» **WHAT YOU WILL DO**: Write out again, unaltered, the lines from the start through the line containing "import random".
--- start DATA PROVIDED ---
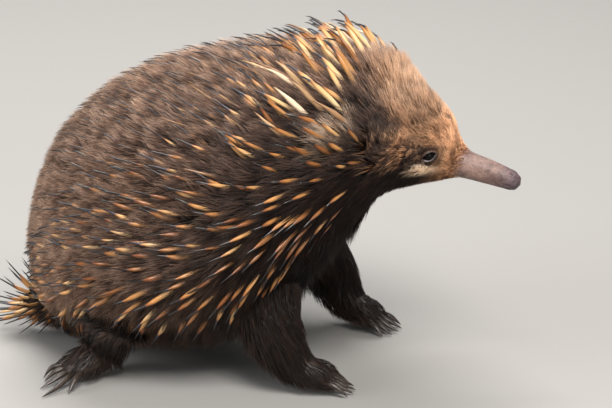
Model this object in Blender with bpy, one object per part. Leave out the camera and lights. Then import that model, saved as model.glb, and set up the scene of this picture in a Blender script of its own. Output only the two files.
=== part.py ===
# A life-size short-beaked echidna of the long-furred island form, standing with its head held out low.
# Metres, +Z up, beak towards +X. It stands on four feet, with the floor at z = 0.
# Every node is placed from the cross-sections of one body, from the tail's root to the tip of the beak.

import math
import random

import bmesh
import bpy
from mathutils import Matrix, Vector
from mathutils.bvhtree import BVHTree

GAP = 0.0003

# Cross-sections of the coat's outer form: x and z of the middle, lean of the section's axis in
# degrees, reach above and below the middle, half width, and how square the lower half is.
SECTIONS = {
    "tail root": (-0.1120, 0.0285, 35, 0.0000, 0.0000, 0.0000, 2.0),
    "seat": (-0.1070, 0.0340, 32, 0.0300, 0.0245, 0.0330, 2.1),
    "rump": (-0.0915, 0.0505, 27, 0.0610, 0.0410, 0.0640, 2.4),
    "hips": (-0.0665, 0.0735, 18, 0.0930, 0.0565, 0.0930, 2.8),
    "loin": (-0.0275, 0.0915, 8, 0.1125, 0.0700, 0.1135, 3.0),
    "back": (0.0180, 0.1055, -2, 0.1175, 0.0810, 0.1210, 3.0),
    "ribs": (0.0610, 0.1190, -12, 0.1135, 0.0880, 0.1160, 2.8),
    "shoulders": (0.0970, 0.1345, -20, 0.0985, 0.0830, 0.1010, 2.5),
    "nape": (0.1230, 0.1465, -27, 0.0680, 0.0590, 0.0715, 2.3),
    "crown": (0.1440, 0.1520, -30, 0.0470, 0.0325, 0.0460, 2.1),
    "eyes": (0.1645, 0.1535, -28, 0.0305, 0.0205, 0.0280, 2.0),
    "brow": (0.1765, 0.1510, -23, 0.0180, 0.0142, 0.0168, 2.0),
    "beak base": (0.1865, 0.1485, -20, 0.0110, 0.0100, 0.0105, 2.0),
    "beak middle": (0.2040, 0.1440, -18, 0.0087, 0.0081, 0.0080, 2.0),
    "nostrils": (0.2165, 0.1403, -20, 0.0073, 0.0069, 0.0068, 2.0),
    "lips": (0.2224, 0.1382, -22, 0.0056, 0.0055, 0.0056, 2.0),
    "beak tip": (0.2260, 0.1368, -22, 0.0000, 0.0000, 0.0000, 2.0),
}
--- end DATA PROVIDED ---
» **TASK SOLUTION**:
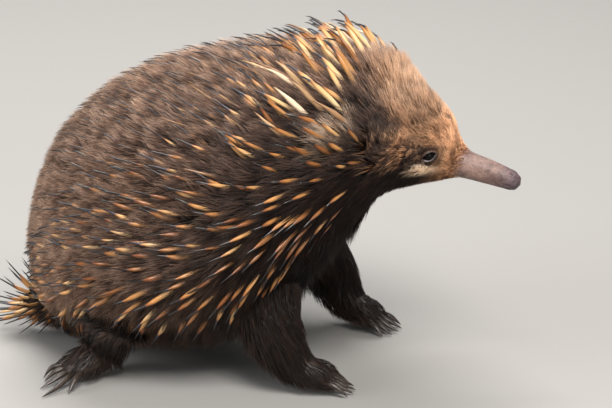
Model this object in Blender with bpy, one object per part. Leave out the camera and lights. Then import that model, saved as model.glb, and set up the scene of this picture in a Blender script of its own. Output only the two files.
=== part.py ===
# A life-size short-beaked echidna of the long-furred island form, standing with its head held out low.
# Metres, +Z up, beak towards +X. It stands on four feet, with the floor at z = 0.
# Every node is placed from the cross-sections of one body, from the tail's root to the tip of the beak.

import math
import random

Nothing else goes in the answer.